> EXERCISE AIM
Write out all of the data exactly as it appears.
-=-=-
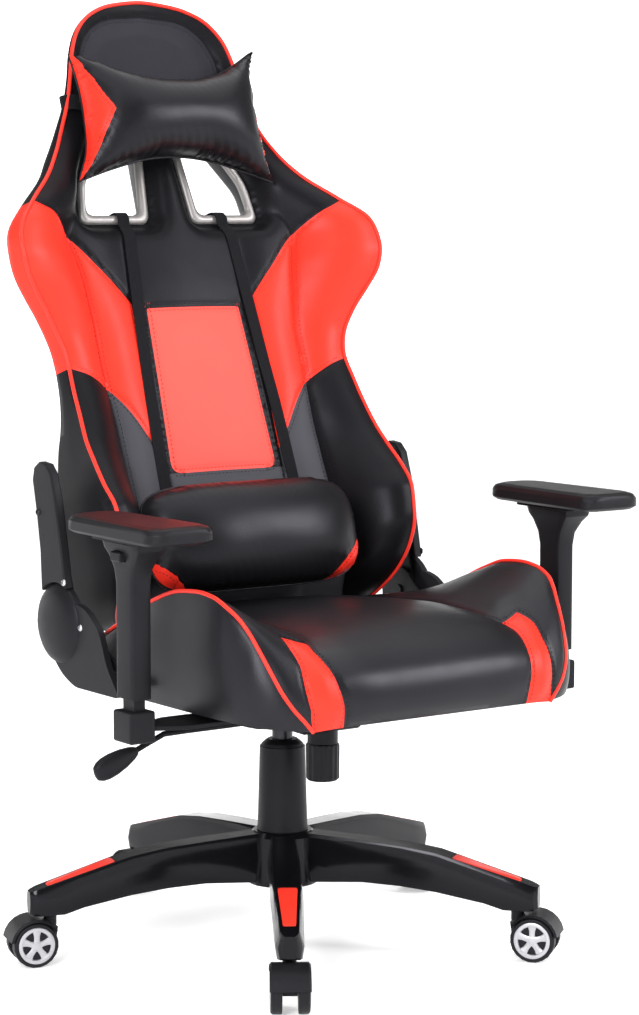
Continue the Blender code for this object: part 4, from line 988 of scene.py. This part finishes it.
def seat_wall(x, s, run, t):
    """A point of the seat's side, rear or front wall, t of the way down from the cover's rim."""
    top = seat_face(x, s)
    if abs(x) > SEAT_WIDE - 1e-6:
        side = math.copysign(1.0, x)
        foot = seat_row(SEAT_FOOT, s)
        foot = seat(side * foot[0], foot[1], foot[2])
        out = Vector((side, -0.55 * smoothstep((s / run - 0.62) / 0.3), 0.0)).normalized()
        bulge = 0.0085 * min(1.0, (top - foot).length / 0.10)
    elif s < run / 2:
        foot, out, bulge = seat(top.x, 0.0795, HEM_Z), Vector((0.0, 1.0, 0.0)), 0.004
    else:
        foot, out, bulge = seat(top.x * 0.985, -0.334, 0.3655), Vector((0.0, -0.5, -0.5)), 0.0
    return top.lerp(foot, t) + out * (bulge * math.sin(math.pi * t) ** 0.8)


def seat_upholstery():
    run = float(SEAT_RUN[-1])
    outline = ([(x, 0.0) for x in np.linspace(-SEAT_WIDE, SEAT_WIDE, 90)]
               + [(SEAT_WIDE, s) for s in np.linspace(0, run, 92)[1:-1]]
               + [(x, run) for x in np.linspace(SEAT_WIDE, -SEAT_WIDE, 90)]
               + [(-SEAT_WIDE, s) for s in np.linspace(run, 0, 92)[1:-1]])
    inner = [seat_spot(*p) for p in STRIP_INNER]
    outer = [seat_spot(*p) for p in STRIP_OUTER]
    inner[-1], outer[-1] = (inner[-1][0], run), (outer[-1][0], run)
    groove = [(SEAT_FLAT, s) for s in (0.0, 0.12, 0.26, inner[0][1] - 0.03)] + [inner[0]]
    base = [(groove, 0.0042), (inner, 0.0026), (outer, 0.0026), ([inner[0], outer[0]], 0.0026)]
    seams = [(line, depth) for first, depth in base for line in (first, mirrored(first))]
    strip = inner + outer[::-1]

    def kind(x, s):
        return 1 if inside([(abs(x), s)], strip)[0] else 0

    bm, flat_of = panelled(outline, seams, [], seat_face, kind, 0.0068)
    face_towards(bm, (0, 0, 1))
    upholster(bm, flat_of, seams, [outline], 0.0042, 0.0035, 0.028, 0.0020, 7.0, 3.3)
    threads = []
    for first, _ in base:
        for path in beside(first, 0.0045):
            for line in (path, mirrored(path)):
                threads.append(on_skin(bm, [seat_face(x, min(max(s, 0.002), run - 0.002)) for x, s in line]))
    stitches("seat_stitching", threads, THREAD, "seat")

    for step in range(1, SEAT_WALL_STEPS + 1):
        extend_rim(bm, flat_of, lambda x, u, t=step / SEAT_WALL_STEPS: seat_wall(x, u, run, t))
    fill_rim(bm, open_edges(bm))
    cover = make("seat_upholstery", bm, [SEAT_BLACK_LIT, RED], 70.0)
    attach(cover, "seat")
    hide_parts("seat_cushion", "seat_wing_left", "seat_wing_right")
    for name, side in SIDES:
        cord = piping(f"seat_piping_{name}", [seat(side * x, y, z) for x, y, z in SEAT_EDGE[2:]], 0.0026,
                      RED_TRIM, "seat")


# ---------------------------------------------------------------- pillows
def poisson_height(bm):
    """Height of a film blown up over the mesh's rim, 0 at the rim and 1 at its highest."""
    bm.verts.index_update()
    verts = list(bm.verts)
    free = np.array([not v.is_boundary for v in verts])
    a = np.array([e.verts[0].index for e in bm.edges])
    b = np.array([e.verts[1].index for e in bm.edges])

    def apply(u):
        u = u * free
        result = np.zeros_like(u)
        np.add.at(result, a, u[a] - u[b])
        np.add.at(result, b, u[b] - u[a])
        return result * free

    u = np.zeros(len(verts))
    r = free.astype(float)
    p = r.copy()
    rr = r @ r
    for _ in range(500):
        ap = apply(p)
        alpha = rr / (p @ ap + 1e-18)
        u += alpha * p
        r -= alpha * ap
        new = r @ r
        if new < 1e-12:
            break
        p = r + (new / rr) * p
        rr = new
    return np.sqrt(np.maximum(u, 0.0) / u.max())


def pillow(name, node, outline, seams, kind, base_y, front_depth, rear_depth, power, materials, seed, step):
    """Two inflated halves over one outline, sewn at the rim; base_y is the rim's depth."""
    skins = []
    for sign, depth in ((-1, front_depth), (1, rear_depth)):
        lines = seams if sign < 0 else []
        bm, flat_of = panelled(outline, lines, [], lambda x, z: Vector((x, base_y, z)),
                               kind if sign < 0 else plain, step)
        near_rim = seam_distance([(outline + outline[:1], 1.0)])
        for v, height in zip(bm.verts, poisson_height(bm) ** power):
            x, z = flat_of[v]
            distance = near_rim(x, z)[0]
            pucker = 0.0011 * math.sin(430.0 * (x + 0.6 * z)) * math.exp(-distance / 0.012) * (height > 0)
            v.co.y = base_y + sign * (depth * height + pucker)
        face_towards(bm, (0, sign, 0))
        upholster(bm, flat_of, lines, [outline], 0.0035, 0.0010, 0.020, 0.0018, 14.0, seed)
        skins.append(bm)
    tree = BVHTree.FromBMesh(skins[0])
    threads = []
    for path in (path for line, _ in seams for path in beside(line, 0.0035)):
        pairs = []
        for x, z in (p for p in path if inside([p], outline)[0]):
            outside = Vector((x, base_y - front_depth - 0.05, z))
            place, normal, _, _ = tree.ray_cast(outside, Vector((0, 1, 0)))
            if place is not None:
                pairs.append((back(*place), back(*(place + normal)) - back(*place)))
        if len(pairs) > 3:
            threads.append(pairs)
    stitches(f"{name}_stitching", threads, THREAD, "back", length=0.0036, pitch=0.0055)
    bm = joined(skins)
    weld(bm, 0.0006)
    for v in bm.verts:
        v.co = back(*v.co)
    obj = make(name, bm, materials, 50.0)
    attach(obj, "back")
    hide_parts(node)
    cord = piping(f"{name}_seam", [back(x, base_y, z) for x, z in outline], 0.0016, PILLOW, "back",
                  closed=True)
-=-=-
> ANSWER TO THIS TASK
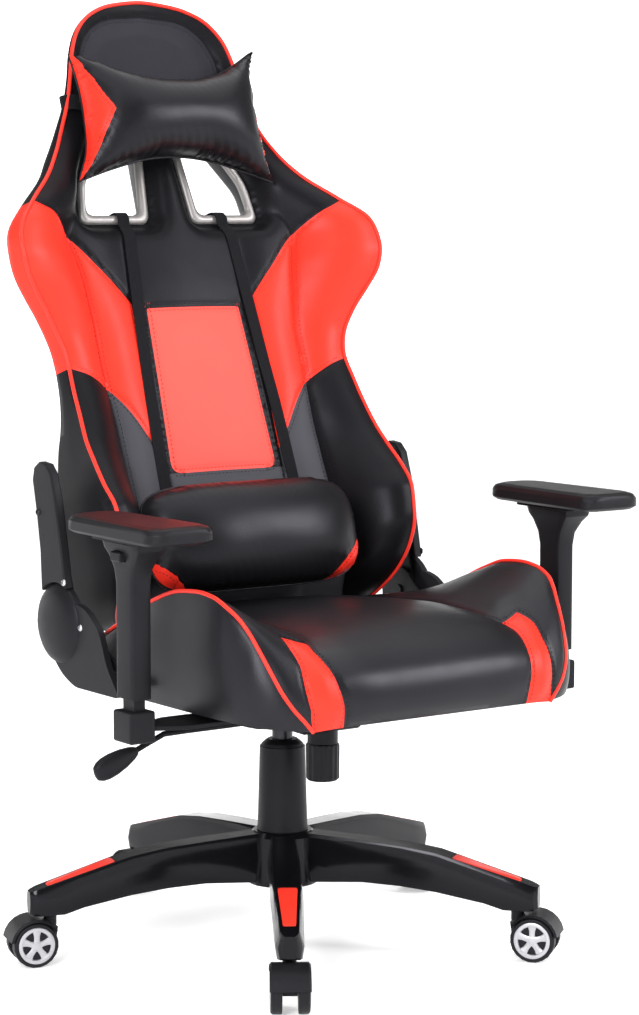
Continue the Blender code for this object: part 4, from line 988 of scene.py. This part finishes it.
def seat_wall(x, s, run, t):
    """A point of the seat's side, rear or front wall, t of the way down from the cover's rim."""
    top = seat_face(x, s)
    if abs(x) > SEAT_WIDE - 1e-6:
        side = math.copysign(1.0, x)
        foot = seat_row(SEAT_FOOT, s)
        foot = seat(side * foot[0], foot[1], foot[2])
        out = Vector((side, -0.55 * smoothstep((s / run - 0.62) / 0.3), 0.0)).normalized()
        bulge = 0.0085 * min(1.0, (top - foot).length / 0.10)
    elif s < run / 2:
        foot, out, bulge = seat(top.x, 0.0795, HEM_Z), Vector((0.0, 1.0, 0.0)), 0.004
    else:
        foot, out, bulge = seat(top.x * 0.985, -0.334, 0.3655), Vector((0.0, -0.5, -0.5)), 0.0
    return top.lerp(foot, t) + out * (bulge * math.sin(math.pi * t) ** 0.8)


def seat_upholstery():
    run = float(SEAT_RUN[-1])
    outline = ([(x, 0.0) for x in np.linspace(-SEAT_WIDE, SEAT_WIDE, 90)]
               + [(SEAT_WIDE, s) for s in np.linspace(0, run, 92)[1:-1]]
               + [(x, run) for x in np.linspace(SEAT_WIDE, -SEAT_WIDE, 90)]
               + [(-SEAT_WIDE, s) for s in np.linspace(run, 0, 92)[1:-1]])
    inner = [seat_spot(*p) for p in STRIP_INNER]
    outer = [seat_spot(*p) for p in STRIP_OUTER]
    inner[-1], outer[-1] = (inner[-1][0], run), (outer[-1][0], run)
    groove = [(SEAT_FLAT, s) for s in (0.0, 0.12, 0.26, inner[0][1] - 0.03)] + [inner[0]]
    base = [(groove, 0.0042), (inner, 0.0026), (outer, 0.0026), ([inner[0], outer[0]], 0.0026)]
    seams = [(line, depth) for first, depth in base for line in (first, mirrored(first))]
    strip = inner + outer[::-1]

    def kind(x, s):
        return 1 if inside([(abs(x), s)], strip)[0] else 0

    bm, flat_of = panelled(outline, seams, [], seat_face, kind, 0.0068)
    face_towards(bm, (0, 0, 1))
    upholster(bm, flat_of, seams, [outline], 0.0042, 0.0035, 0.028, 0.0020, 7.0, 3.3)
    threads = []
    for first, _ in base:
        for path in beside(first, 0.0045):
            for line in (path, mirrored(path)):
                threads.append(on_skin(bm, [seat_face(x, min(max(s, 0.002), run - 0.002)) for x, s in line]))
    stitches("seat_stitching", threads, THREAD, "seat")

    for step in range(1, SEAT_WALL_STEPS + 1):
        extend_rim(bm, flat_of, lambda x, u, t=step / SEAT_WALL_STEPS: seat_wall(x, u, run, t))
    fill_rim(bm, open_edges(bm))
    cover = make("seat_upholstery", bm, [SEAT_BLACK_LIT, RED], 70.0)
    attach(cover, "seat")
    hide_parts("seat_cushion", "seat_wing_left", "seat_wing_right")
    for name, side in SIDES:
        cord = piping(f"seat_piping_{name}", [seat(side * x, y, z) for x, y, z in SEAT_EDGE[2:]], 0.0026,
                      RED_TRIM, "seat")


# ---------------------------------------------------------------- pillows
def poisson_height(bm):
    """Height of a film blown up over the mesh's rim, 0 at the rim and 1 at its highest."""
    bm.verts.index_update()
    verts = list(bm.verts)
    free = np.array([not v.is_boundary for v in verts])
    a = np.array([e.verts[0].index for e in bm.edges])
    b = np.array([e.verts[1].index for e in bm.edges])

    def apply(u):
        u = u * free
        result = np.zeros_like(u)
        np.add.at(result, a, u[a] - u[b])
        np.add.at(result, b, u[b] - u[a])
        return result * free

    u = np.zeros(len(verts))
    r = free.astype(float)
    p = r.copy()
    rr = r @ r
    for _ in range(500):
        ap = apply(p)
        alpha = rr / (p @ ap + 1e-18)
        u += alpha * p
        r -= alpha * ap
        new = r @ r
        if new < 1e-12:
            break
        p = r + (new / rr) * p
        rr = new
    return np.sqrt(np.maximum(u, 0.0) / u.max())


def pillow(name, node, outline, seams, kind, base_y, front_depth, rear_depth, power, materials, seed, step):
    """Two inflated halves over one outline, sewn at the rim; base_y is the rim's depth."""
    skins = []
    for sign, depth in ((-1, front_depth), (1, rear_depth)):
        lines = seams if sign < 0 else []
        bm, flat_of = panelled(outline, lines, [], lambda x, z: Vector((x, base_y, z)),
                               kind if sign < 0 else plain, step)
        near_rim = seam_distance([(outline + outline[:1], 1.0)])
        for v, height in zip(bm.verts, poisson_height(bm) ** power):
            x, z = flat_of[v]
            distance = near_rim(x, z)[0]
            pucker = 0.0011 * math.sin(430.0 * (x + 0.6 * z)) * math.exp(-distance / 0.012) * (height > 0)
            v.co.y = base_y + sign * (depth * height + pucker)
        face_towards(bm, (0, sign, 0))
        upholster(bm, flat_of, lines, [outline], 0.0035, 0.0010, 0.020, 0.0018, 14.0, seed)
        skins.append(bm)
    tree = BVHTree.FromBMesh(skins[0])
    threads = []
    for path in (path for line, _ in seams for path in beside(line, 0.0035)):
        pairs = []
        for x, z in (p for p in path if inside([p], outline)[0]):
            outside = Vector((x, base_y - front_depth - 0.05, z))
            place, normal, _, _ = tree.ray_cast(outside, Vector((0, 1, 0)))
            if place is not None:
                pairs.append((back(*place), back(*(place + normal)) - back(*place)))
        if len(pairs) > 3:
            threads.append(pairs)
    stitches(f"{name}_stitching", threads, THREAD, "back", length=0.0036, pitch=0.0055)
    bm = joined(skins)
    weld(bm, 0.0006)
    for v in bm.verts:
        v.co = back(*v.co)
    obj = make(name, bm, materials, 50.0)
    attach(obj, "back")
    hide_parts(node)
    cord = piping(f"{name}_seam", [back(x, base_y, z) for x, z in outline], 0.0016, PILLOW, "back",
                  closed=True)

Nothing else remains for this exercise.